Author: Jan Nijtmans <[email protected]>
Author: Harald Oehlmann <[email protected]>
State: Final
Type: Project
Vote: Done
Created: 08-Jan-2023
Tcl-Version: 8.7
Tcl-branch: tip-653
Vote-Summary: 3/0/0
Votes-For: AK, JN, SL
Votes-Against: none
Votes-Present: none
Abstract
With the introduction of the strict
profile for channels it is
possible that read
throws an exception and consumes correctly
decoded data from the channel.
Currently, that can only happen in blocking channels in strict
profile, when an encoding error occurs.
But in the future there might be more situations and more commands
(gets
) where this can happen.
In order to prevent data loss, this TIP proposes to return this consumed data in the return dictionary of the exception.
Specification
Whenever a channel command throws an exception (EILSEQ) due to an
encoding error, the data successfully decoded up to the point of
the error may be lost, as the error case does not allow to return a
value.
In the case of this potential data loss, the so far decoded data
is made available in the error options dictionary under the key
-data
.
The key -data
is present and has an empty string as value, if the
encoding error happens at the beginning of the data.
The purpose of this rule is to make user scripts easier.
The key -data
is not present, if the already decoded data is not consumed,
e.g. the next call to a function will consider it again.
Rationale
The special point with encoding errors is, that they may be introspected or corrected by choosing an encoding or encoding profile, which handles the data correctly.
To enable this, the so far decoded data may be of value.
Here is an example reading the remaining data using the binary encoding:
Create test file
The test file contains an encoding error in UTF-8 encoding at the 2nd byte. It consists of the following bytes:
- A capital "A"
- "\xC3" :this announces a multi-byte UTF-8 sequence
- A capital "B": the announced multi-byte sequence is not continued resulting in an UTF-8 encoding error at position 1.
% set f [open test_A_195_B.txt wb]; puts -nonewline $f A\xC3B; close $f
Read until encoding error
Now read the file using utf-8 encoding and get informed about the error by an error dictionary:
% set f [open test_A_195_B.txt r]
file35a65a0
% fconfigure $f -encoding utf-8 -profile strict -blocking 1
% catch {read $f} e d
1
% set d
-data A -code 1 -level 0
-errorstack {INNER {invokeStk1 read file35a65a0}}
-errorcode {POSIX EILSEQ {invalid or incomplete multibyte or wide character}}
-errorinfo {...} -errorline 1
% tell $f
1
The error code POSIX EILSEQ
informs about an incoding error.
The proposed key -data
is present and contains the file data until the encoding error.
This is a capital "A".
The call to tell
informs about the encoding error position.
The file position was advanced just before the encoding error.
The data before it was consumed and will not be returned by a second call to read
.
Note, that within a file, we may jump back and read again.
This is not possible for other channels like a socket.
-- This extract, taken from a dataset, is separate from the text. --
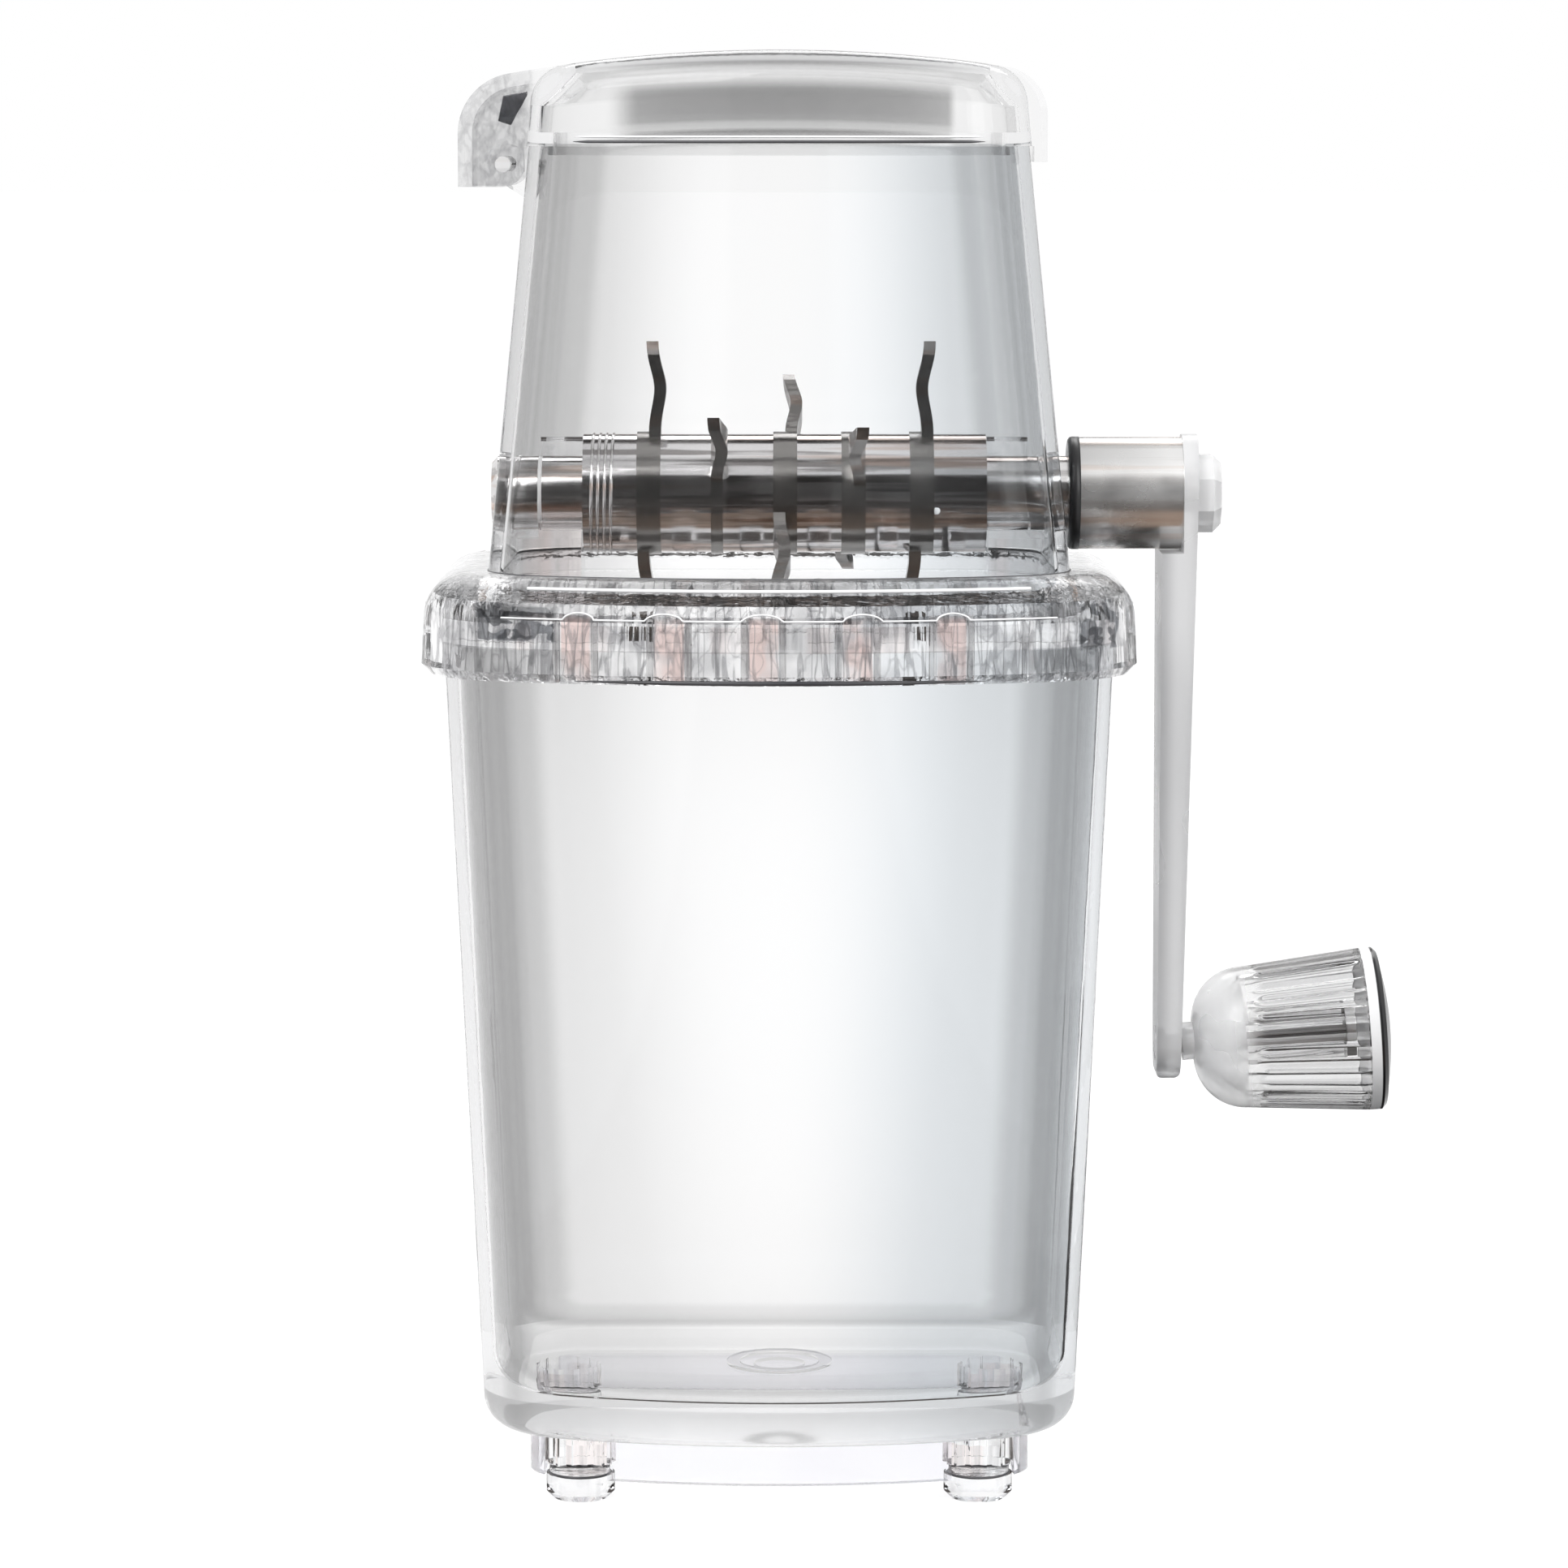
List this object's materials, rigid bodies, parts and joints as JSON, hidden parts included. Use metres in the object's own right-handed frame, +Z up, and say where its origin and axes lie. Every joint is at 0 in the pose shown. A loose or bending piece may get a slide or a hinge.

We only know, that, after an encoding error, we are located at the
encoding error position and any so far decoded data is in the -data
key value.
Handle encoding error
To handle the encoding error, the remaining data is read by changing the encoding to
binary. The next read
command reads the bytes with the encoding error in UTF-8 encoding.
% fconfigure $f -encoding binary -profile strict
% read $f
ÃB
The application may now decide any action by introspection of the data.
Example for Gets
Gets does not advance the current file position on encoding errors.
In consequence, the already decoded data should not be returned and the key
-data
should not exist.
Here is an example with the same file and the same error recovery:
% set f [open test_A_195_B.txt r]
file35a65a0
% fconfigure $f -encoding utf-8 -profile strict -blocking 1
% catch {gets $f} e d
1
% set d
-code 1 -level 0
-errorstack {INNER {invokeStk1 gets file384b6a8}}
-errorcode {POSIX EILSEQ {invalid or incomplete multibyte or wide character}}
-errorinfo {...} -errorline 1
% tell $f
0
% fconfigure $f -encoding binary -profile strict
% gets $f
AÃB
Note the differences to read
:
- The current file position is not advanced just before the encoding error.
- The recovery
gets
returns the well encoded data "A" and the error data.
Implementation
The tip-653 branch contains a complete implementation under which the entire test suite passes.
Copyright
This document has been placed in the public domain.